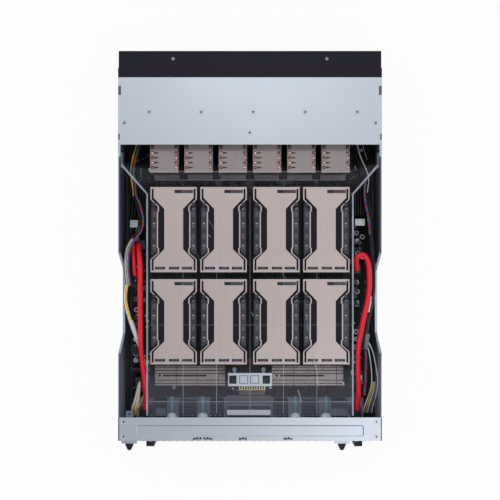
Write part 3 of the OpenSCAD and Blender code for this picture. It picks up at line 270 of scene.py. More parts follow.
def clear_sheet():
    """Clear plastic: nearly all light goes through, with haze and fine scratches on it, and a painted
    reflection behind and just in front of the modules.
    """
    s = Shader("clear_sheet", (0.66, 0.69, 0.84), 0.2, 0.0, 0.3)
    haze = s.noise(9, 3, 0.6)
    y = s.along("Y")
    # Painted reflection: the sheet turns paler behind the modules and faintly paler just in front of them.
    behind = s.spread(y, 0.0, 0.028, MODULES_Y - 0.148, MODULES_Y - 0.185)
    ahead = s.spread(y, 0.0, 0.008, MODULES_Y + 0.152, MODULES_Y + 0.160)
    scratches_and_reflections = s.math("MAXIMUM", s.above(s.noise(60, 2, 0.5, (1, 0.03, 1), 1.6), 0.735),
                       s.above(s.noise(46, 2, 0.5, (0.05, 1, 1), 2.0), 0.745))
    scratches_and_reflections = s.math("MULTIPLY", scratches_and_reflections, 0.07)
    s.surface(Alpha=s.math("ADD", s.spread(haze, 0.0, 0.010), scratches_and_reflections, behind, ahead))
    s.rough(haze, 0.14, 0.3)
    return s.material


def streak():
    """A faint painted reflection on the clear sheet."""
    s = Shader("sheet_streak", (0.62, 0.66, 0.72), 0.3)
    s.surface(Alpha=s.spread(s.noise(120, 3, 0.6), 0.05, 0.75))
    return s.material


def clear_edge():
    """The cut or folded edge of the clear sheet, painted pale blue as a highlight."""
    s = Shader("clear_edge", (0.30, 0.36, 0.45), 0.3, 0.0, 0.6)
    tone = s.noise(55, 3, 0.6, (1, 0.4, 1))
    s.surface(Base_Color=s.mix(tone, 0.6, (0.56, 0.64, 0.76)), Alpha=s.spread(tone, 0.5, 0.95))
    s.rough(tone, 0.2, 0.45)
    return s.material


def fold_line():
    """A crease in the clear sheet, faint over the modules and clearer behind them."""
    s = Shader("fold_line", (0.56, 0.60, 0.70), 0.35)
    y = s.along("Y")
    behind = s.spread(y, 0.14, 0.38, MODULES_Y - 0.135, MODULES_Y - 0.165)
    ahead = s.spread(y, 0.0, 0.10, MODULES_Y + 0.150, MODULES_Y + 0.158)
    worn = s.spread(s.noise(30, 3, 0.6), 0.2, 1.6)
    s.surface(Alpha=s.math("MULTIPLY", s.math("ADD", behind, ahead), worn))
    return s.material


def circuit_board():
    """Black board with faint blocks of copper under the mask and rows of vias."""
    s = Shader("circuit_board", (0.006, 0.0068, 0.0078), 0.42, 0.0, 0.15)
    brick = s.node("TexBrick", offset=0.4, squash=1.3)
    s.feed(brick, Scale=95, Mortar_Size=0.012, Vector=s.coords, Color1=(*s.base, 1),
           Color2=(0.009, 0.011, 0.012, 1), Mortar=(0.018, 0.02, 0.02, 1))
    dots = s.feed(s.node("TexVoronoi"), Scale=260, Vector=s.coords)
    via = s.math("MULTIPLY", s.below(dots.outputs["Distance"], 0.13), 0.35)
    s.surface(Base_Color=s.mix(via, brick.outputs["Color"], (0.16, 0.15, 0.12)))
    s.rough(s.noise(70, 3), 0.28, 0.5)
    s.bump(brick.outputs["Fac"], 0.06, 0.5)
    return s.material


MATERIALS = {
    "zinc": grained("zinc_steel", (0.46, 0.505, 0.565), 0.37, 0.62, grain=(900, 4, 0.7), gloss=(14, 3, 0.6),
                    contrast=(0.25, 0.75), shades=(0.9, 1.08), stain=(0.25, 0.93), roughs=(0.35, 0.39),
                    depth=0.06, strength=0.5),
    "inner": grained("inner_steel", (0.34, 0.38, 0.45), 0.45, 0.8, grain=(500, 3, 0.7, (1, 0.04, 1)),
                     shades=(0.85, 1.1), roughs=(0.38, 0.52)),
    "tray": grained("tray_steel", (0.030, 0.032, 0.042), 0.45, 0.3, 0.4, grain=(500, 3, 0.7, (1, 0.06, 1)),
                    shades=(0.75, 1.35), roughs=(0.36, 0.54)),
    "paint": grained("black_paint", (0.0040, 0.0048, 0.0135), 0.42, 0.0, 0.17, grain=(700, 2, 0.5),
                     tint=(9, 3, 0.6), gloss=(9, 3, 0.6), shades=(0.8, 1.35), roughs=(0.38, 0.46),
                     depth=0.08, strength=0.35),
    "plastic": grained("black_plastic", (0.0085, 0.009, 0.012), 0.5, 0.0, 0.25, grain=(1500, 2, 0.5),
                       tint=(40, 3), shades=(0.8, 1.5), roughs=(0.4, 0.56), depth=0.05, strength=0.5),
    "anodised": grained("black_anodised", (0.006, 0.0064, 0.0095), 0.5, 0.1, 0.16,
                        grain=(700, 3, 0.6, (1, 0.06, 1)), shades=(0.7, 1.6), roughs=(0.44, 0.58)),
    "bronze": grained("bronze_heatsink", (0.29, 0.248, 0.25), 0.42, 0.5, grain=(300, 3, 0.6, (1, 0.05, 1)),
                      gloss=(35, 4, 0.6), shades=(0.88, 1.1), stain=(0.4, (0.25, 0.217, 0.225)),
                      roughs=(0.34, 0.5), depth=0.03, strength=0.3),
    "copper": grained("copper", (0.33, 0.165, 0.12), 0.34, 1.0, grain=(180, 4, 0.7), contrast=(0.0, 0.8),
                      shades=(1.0, (0.15, 0.065, 0.05)), roughs=(0.14, 0.3)),
    "gloss": grained("gloss_black", (0.015, 0.0185, 0.031), 0.34, 0.0, 0.4, grain=(12, 2, 0.5),
                     shades=(0.8, (0.027, 0.034, 0.055)), roughs=(0.28, 0.4), depth=0),
    "tub": tub_steel(),
    "liner": liner_film(),
    "champagne": champagne_plate(),
    "clear": clear_sheet(),
    "edge": clear_edge(),
    "streak": streak(),
    "fold": fold_line(),
    "board": circuit_board(),
    "red_jacket": jacket("red_jacket", (0.93, 0.014, 0.034), 0.4, spec=0.3),
    "sleeve": jacket("black_corrugated_sleeve", (0.014, 0.014, 0.017), 0.42, 3.2 * MM),
}
PLATINGS = {
    "dark_screw": ((0.05, 0.055, 0.07), 0.35),
    "socket": ((0.42, 0.44, 0.47), 0.38),
    "aluminium": ((0.62, 0.64, 0.67), 0.35),
    "dark_pad": ((0.10, 0.105, 0.12), 0.4),
    "gold": ((0.58, 0.44, 0.30), 0.34),
    # A brighter copper that paints a highlight on every other pipe tip.
    "copper_highlight": ((0.80, 0.47, 0.34), 0.3),
    # Painted highlight for the left slope of the bridge rib and the rims round its screws.
    "rib_highlight": ((0.90, 0.94, 0.98), 0.55),
    "bluefin": ((0.11, 0.14, 0.19), 0.4),
}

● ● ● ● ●

> **BRIEF**
Extract all of the data above without altering anything.

> **SOLUTION TO THIS PROBLEM**
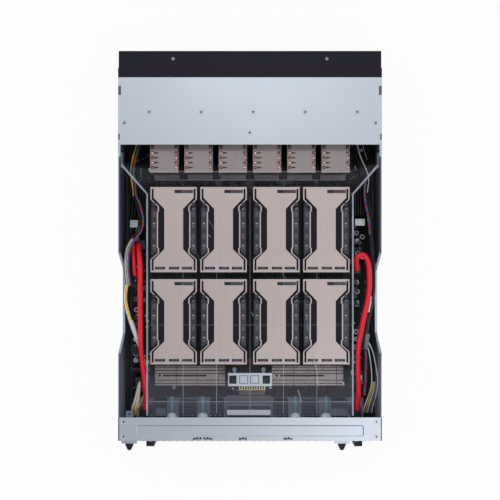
Write part 3 of the OpenSCAD and Blender code for this picture. It picks up at line 270 of scene.py. More parts follow.
def clear_sheet():
    """Clear plastic: nearly all light goes through, with haze and fine scratches on it, and a painted
    reflection behind and just in front of the modules.
    """
    s = Shader("clear_sheet", (0.66, 0.69, 0.84), 0.2, 0.0, 0.3)
    haze = s.noise(9, 3, 0.6)
    y = s.along("Y")
    # Painted reflection: the sheet turns paler behind the modules and faintly paler just in front of them.
    behind = s.spread(y, 0.0, 0.028, MODULES_Y - 0.148, MODULES_Y - 0.185)
    ahead = s.spread(y, 0.0, 0.008, MODULES_Y + 0.152, MODULES_Y + 0.160)
    scratches_and_reflections = s.math("MAXIMUM", s.above(s.noise(60, 2, 0.5, (1, 0.03, 1), 1.6), 0.735),
                       s.above(s.noise(46, 2, 0.5, (0.05, 1, 1), 2.0), 0.745))
    scratches_and_reflections = s.math("MULTIPLY", scratches_and_reflections, 0.07)
    s.surface(Alpha=s.math("ADD", s.spread(haze, 0.0, 0.010), scratches_and_reflections, behind, ahead))
    s.rough(haze, 0.14, 0.3)
    return s.material


def streak():
    """A faint painted reflection on the clear sheet."""
    s = Shader("sheet_streak", (0.62, 0.66, 0.72), 0.3)
    s.surface(Alpha=s.spread(s.noise(120, 3, 0.6), 0.05, 0.75))
    return s.material


def clear_edge():
    """The cut or folded edge of the clear sheet, painted pale blue as a highlight."""
    s = Shader("clear_edge", (0.30, 0.36, 0.45), 0.3, 0.0, 0.6)
    tone = s.noise(55, 3, 0.6, (1, 0.4, 1))
    s.surface(Base_Color=s.mix(tone, 0.6, (0.56, 0.64, 0.76)), Alpha=s.spread(tone, 0.5, 0.95))
    s.rough(tone, 0.2, 0.45)
    return s.material


def fold_line():
    """A crease in the clear sheet, faint over the modules and clearer behind them."""
    s = Shader("fold_line", (0.56, 0.60, 0.70), 0.35)
    y = s.along("Y")
    behind = s.spread(y, 0.14, 0.38, MODULES_Y - 0.135, MODULES_Y - 0.165)
    ahead = s.spread(y, 0.0, 0.10, MODULES_Y + 0.150, MODULES_Y + 0.158)
    worn = s.spread(s.noise(30, 3, 0.6), 0.2, 1.6)
    s.surface(Alpha=s.math("MULTIPLY", s.math("ADD", behind, ahead), worn))
    return s.material


def circuit_board():
    """Black board with faint blocks of copper under the mask and rows of vias."""
    s = Shader("circuit_board", (0.006, 0.0068, 0.0078), 0.42, 0.0, 0.15)
    brick = s.node("TexBrick", offset=0.4, squash=1.3)
    s.feed(brick, Scale=95, Mortar_Size=0.012, Vector=s.coords, Color1=(*s.base, 1),
           Color2=(0.009, 0.011, 0.012, 1), Mortar=(0.018, 0.02, 0.02, 1))
    dots = s.feed(s.node("TexVoronoi"), Scale=260, Vector=s.coords)
    via = s.math("MULTIPLY", s.below(dots.outputs["Distance"], 0.13), 0.35)
    s.surface(Base_Color=s.mix(via, brick.outputs["Color"], (0.16, 0.15, 0.12)))
    s.rough(s.noise(70, 3), 0.28, 0.5)
    s.bump(brick.outputs["Fac"], 0.06, 0.5)
    return s.material


MATERIALS = {
    "zinc": grained("zinc_steel", (0.46, 0.505, 0.565), 0.37, 0.62, grain=(900, 4, 0.7), gloss=(14, 3, 0.6),
                    contrast=(0.25, 0.75), shades=(0.9, 1.08), stain=(0.25, 0.93), roughs=(0.35, 0.39),
                    depth=0.06, strength=0.5),
    "inner": grained("inner_steel", (0.34, 0.38, 0.45), 0.45, 0.8, grain=(500, 3, 0.7, (1, 0.04, 1)),
                     shades=(0.85, 1.1), roughs=(0.38, 0.52)),
    "tray": grained("tray_steel", (0.030, 0.032, 0.042), 0.45, 0.3, 0.4, grain=(500, 3, 0.7, (1, 0.06, 1)),
                    shades=(0.75, 1.35), roughs=(0.36, 0.54)),
    "paint": grained("black_paint", (0.0040, 0.0048, 0.0135), 0.42, 0.0, 0.17, grain=(700, 2, 0.5),
                     tint=(9, 3, 0.6), gloss=(9, 3, 0.6), shades=(0.8, 1.35), roughs=(0.38, 0.46),
                     depth=0.08, strength=0.35),
    "plastic": grained("black_plastic", (0.0085, 0.009, 0.012), 0.5, 0.0, 0.25, grain=(1500, 2, 0.5),
                       tint=(40, 3), shades=(0.8, 1.5), roughs=(0.4, 0.56), depth=0.05, strength=0.5),
    "anodised": grained("black_anodised", (0.006, 0.0064, 0.0095), 0.5, 0.1, 0.16,
                        grain=(700, 3, 0.6, (1, 0.06, 1)), shades=(0.7, 1.6), roughs=(0.44, 0.58)),
    "bronze": grained("bronze_heatsink", (0.29, 0.248, 0.25), 0.42, 0.5, grain=(300, 3, 0.6, (1, 0.05, 1)),
                      gloss=(35, 4, 0.6), shades=(0.88, 1.1), stain=(0.4, (0.25, 0.217, 0.225)),
                      roughs=(0.34, 0.5), depth=0.03, strength=0.3),
    "copper": grained("copper", (0.33, 0.165, 0.12), 0.34, 1.0, grain=(180, 4, 0.7), contrast=(0.0, 0.8),
                      shades=(1.0, (0.15, 0.065, 0.05)), roughs=(0.14, 0.3)),
    "gloss": grained("gloss_black", (0.015, 0.0185, 0.031), 0.34, 0.0, 0.4, grain=(12, 2, 0.5),
                     shades=(0.8, (0.027, 0.034, 0.055)), roughs=(0.28, 0.4), depth=0),
    "tub": tub_steel(),
    "liner": liner_film(),
    "champagne": champagne_plate(),
    "clear": clear_sheet(),
    "edge": clear_edge(),
    "streak": streak(),
    "fold": fold_line(),
    "board": circuit_board(),
    "red_jacket": jacket("red_jacket", (0.93, 0.014, 0.034), 0.4, spec=0.3),
    "sleeve": jacket("black_corrugated_sleeve", (0.014, 0.014, 0.017), 0.42, 3.2 * MM),
}
PLATINGS = {
    "dark_screw": ((0.05, 0.055, 0.07), 0.35),
    "socket": ((0.42, 0.44, 0.47), 0.38),
    "aluminium": ((0.62, 0.64, 0.67), 0.35),
    "dark_pad": ((0.10, 0.105, 0.12), 0.4),
    "gold": ((0.58, 0.44, 0.30), 0.34),
    # A brighter copper that paints a highlight on every other pipe tip.
    "copper_highlight": ((0.80, 0.47, 0.34), 0.3),
    # Painted highlight for the left slope of the bridge rib and the rims round its screws.
    "rib_highlight": ((0.90, 0.94, 0.98), 0.55),
    "bluefin": ((0.11, 0.14, 0.19), 0.4),
}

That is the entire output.